The high VOC levels could explain the bout of respiratory problems, dizziness, nausea, sore throats, headaches, and ear bleeds I’ve heard about from residents and health professionals from Houma, Louisiana, to Apalachicola, Florida. Even the oil industry knows that these chemicals are unsafe. As long ago as 1948, the American Petroleum Institute confirmed that “the only absolutely safe concentration for benzene is zero.”
And yet throughout the entire debacle, the regulators with OSHA have refused to require respirators for offshore cleanup workers, arguably the most at risk from high exposure levels of oil-dispersant contaminants. Under public pressure, OSHA finally insisted respirators be provided to offshore workers (only), yet the agency well knows that BP has consistently informed cleanup workers that wearing respirators will result in job termination. Why would BP be opposed to such an easy and cheap worker protection measure? For the same reason the company chases cameras off the sand – it doesn’t want to look bad. Workers wearing respirators would be an admission that something is terribly wrong, and leave BP open to long-term medical surveillance.

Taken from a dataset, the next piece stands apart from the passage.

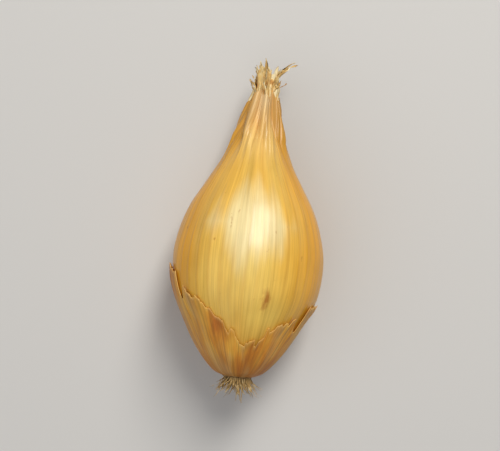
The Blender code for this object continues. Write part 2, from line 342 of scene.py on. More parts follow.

What will become of the Gulf? If the experience of Alaska’s Prince William Sound is any indicator, the future will be grim. Holes will appear where once things were solid. There will be holes in the Gulf’s ecosystem when the 2010 class of young sea life fails to return as adults, just as in Alaska, where the Prince William Sound herring fishery still remains closed. There will be holes in Gulf communities as depression crimps lives and families leave, just like what happened in my town of Cordova. There will be holes when the false economy propped up by BP’s cash crashes to the reality that this tragedy has stolen much of the Gulf’s economic foundation.
Perhaps the biggest hole, the worst wound, is the damage done to our democracy. The BP blowout and the government’s lame response have made clear once again that in this country the corporations lead … and the politicians follow.
Accountability was something we failed to achieve in Alaska. It took me almost 20 years – and a lot of personal growth – to fully understand why. Over time, I began to see that Exxon’s oil spill wasn’t an environmental disaster; it was, instead, a democracy disaster. Exxon’s collusion with the government then, like BP’s today, made it blatantly obvious that “We the People” have lost control of our Republic. When government decides that bowing to the needs of companies is its top priority, disasters that come at the public expense are the natural result.
This was true before, but in the wake of the Gulf spill it’s plain for everyone to see. As one of my new friends in the Gulf put it: “This is not new. This is just in our faces.” The righteous anger in that statement might yet be able to mend the holes in our democracy. It might give us the chance to put our political divides aside and work together to reclaim government of, for, and by the people.